The following month Resta scored his fourth win of the year in a 250-mile race on the Chicago boards called the Grand American Prize. Two weeks later Aitken also recorded his fourth win of the year with victory in the Harry Harkness Trophy, a 100-miler at Sheepshead Bay.
In November the focus shifted to the west coast for what would prove to be the last of two great American road races–the Vanderbilt Cup race sanctioned by the AAA and the American Grand Prize sanctioned by the rival ACA (Automobile Club of America). The races were run two days apart on the same nine-mile road course in Santa Monica and both counted for the AAA Championship.
The Vanderbilt Cup was run first over 35 laps (295 miles) with Resta and his Peugeot winning yet again. Two days later the 48-lap (404 miles) American Grand Prize was taken by Johnny Aitken who took over Howdy Wilcox’s Peugeot for the race’s second half after his car burned a piston on the opening lap.
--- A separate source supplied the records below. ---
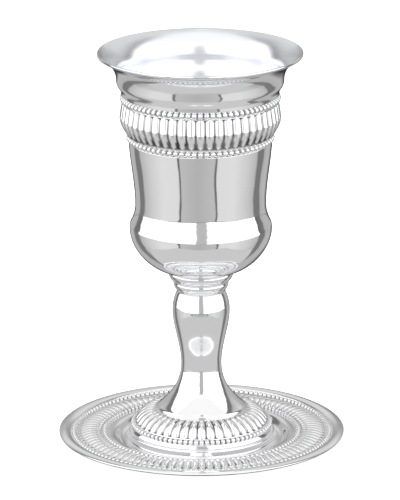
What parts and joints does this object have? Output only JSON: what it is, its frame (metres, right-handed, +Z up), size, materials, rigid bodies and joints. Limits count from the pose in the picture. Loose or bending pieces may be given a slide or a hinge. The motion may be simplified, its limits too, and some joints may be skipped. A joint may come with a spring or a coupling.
{
  "type": "kiddush cup",
  "caption": "Footed wine goblet for kiddush with a flared rim, gadrooned and beaded bands and a baluster stem, standing in the well of its fluted saucer.",
  "frame": {"origin": "on the axis of the cup and saucer, at the underside of the saucer's well, where it stands on the table", "axes": "+Z up along the axis of the cup, X and Y across it; all pieces are round, so the front is any side"},
  "size_m": [0.1, 0.1, 0.1407],
  "materials": {
    "spun_plate": "polished silver plate on spun and pressed brass",
    "cast_plate": "polished silver plate on cast brass"
  },
  "bodies": {
    "root": {"bowl": "spun_plate", "collar": "cast_plate", "stem": "cast_plate", "foot": "cast_plate", "saucer": "spun_plate"}
  },
  "joints": []
}
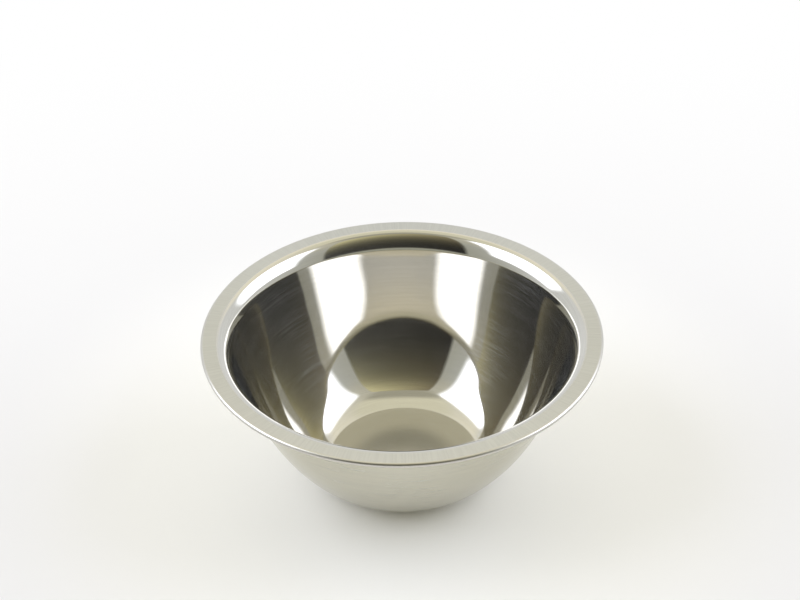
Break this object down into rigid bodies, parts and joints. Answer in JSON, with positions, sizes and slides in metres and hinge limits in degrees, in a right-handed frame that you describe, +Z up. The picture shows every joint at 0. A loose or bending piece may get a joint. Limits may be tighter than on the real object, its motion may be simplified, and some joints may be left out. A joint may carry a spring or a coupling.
{
  "type": "prep bowl",
  "caption": "Round stainless steel prep bowl with a flat bottom, steep flared wall, short neck and a wide flat rim curled under at its edge.",
  "frame": {"origin": "middle of the flat base, on the surface that the bowl stands on", "axes": "+Z up along the bowl's own axis of revolution; X and Y are alike, because the bowl is round"},
  "size_m": [0.2, 0.2, 0.081],
  "materials": {
    "steel": "polished inside, brushed rim, satin outside"
  },
  "bodies": {
    "root": {"bowl": "steel"}
  },
  "joints": []
}
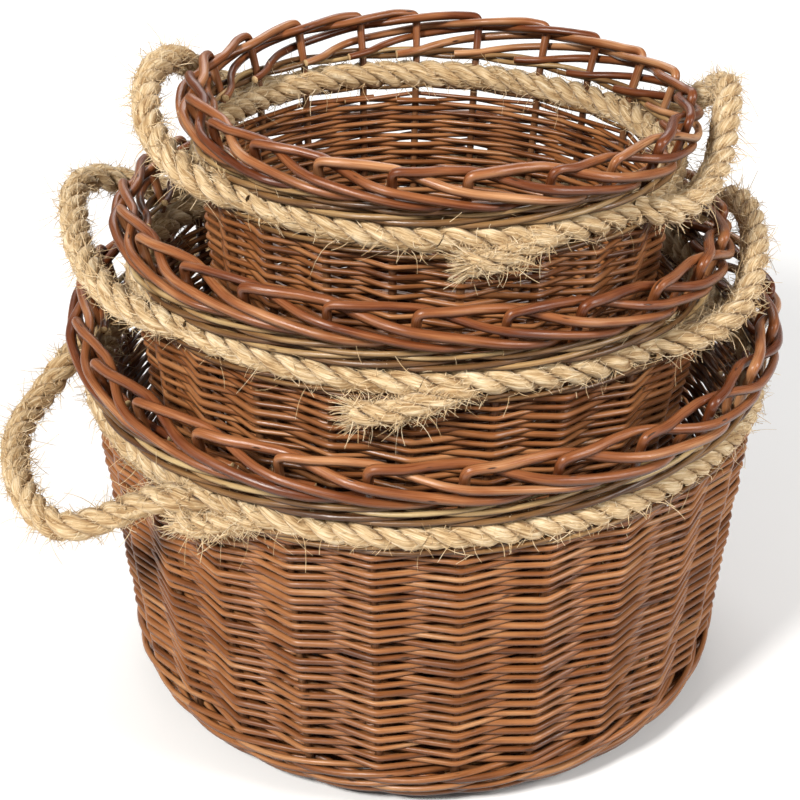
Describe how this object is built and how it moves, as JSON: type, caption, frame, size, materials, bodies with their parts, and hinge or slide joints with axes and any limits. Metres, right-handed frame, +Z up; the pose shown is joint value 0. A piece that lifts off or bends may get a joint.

Resta dropped out of the Grand Prize race with ignition problems while Earl Cooper finished second in both races aboard a Stutz.
Ralph DePalma in his Grand Prix Mercedes in 1916.
The final AAA Championship race of 1916 was a 150-mile race on the one-mile Ascot dirt track in California. Rickenbaker drove a Duesenberg to win at Ascot with Cooper again coming home second. Neither Resta nor Aitken entered.
Resta thus took the championship with 4,100 points to second-placed Aitken’s 3,440, both winning five races. Rickenbacker was classified third with 2,910 points followed by DePalma in fourth with 1,790 points, Cooper fifth with 1,405 and Wilbur D’Alene finishing sixth with 1,120 points.
America’s first national driving championship had witnessed a fierce battle among world-renowned drivers and factory-backed teams from Peugeot, Duesenberg, Maxwell and Stutz. It was everything a motor racing series should be featuring larger-than-life drivers and spectacular cars competing on a superb variety of tracks in front of huge crowds. Sadly, Indy car racing today is a mere shadow of what it was a hundred years ago.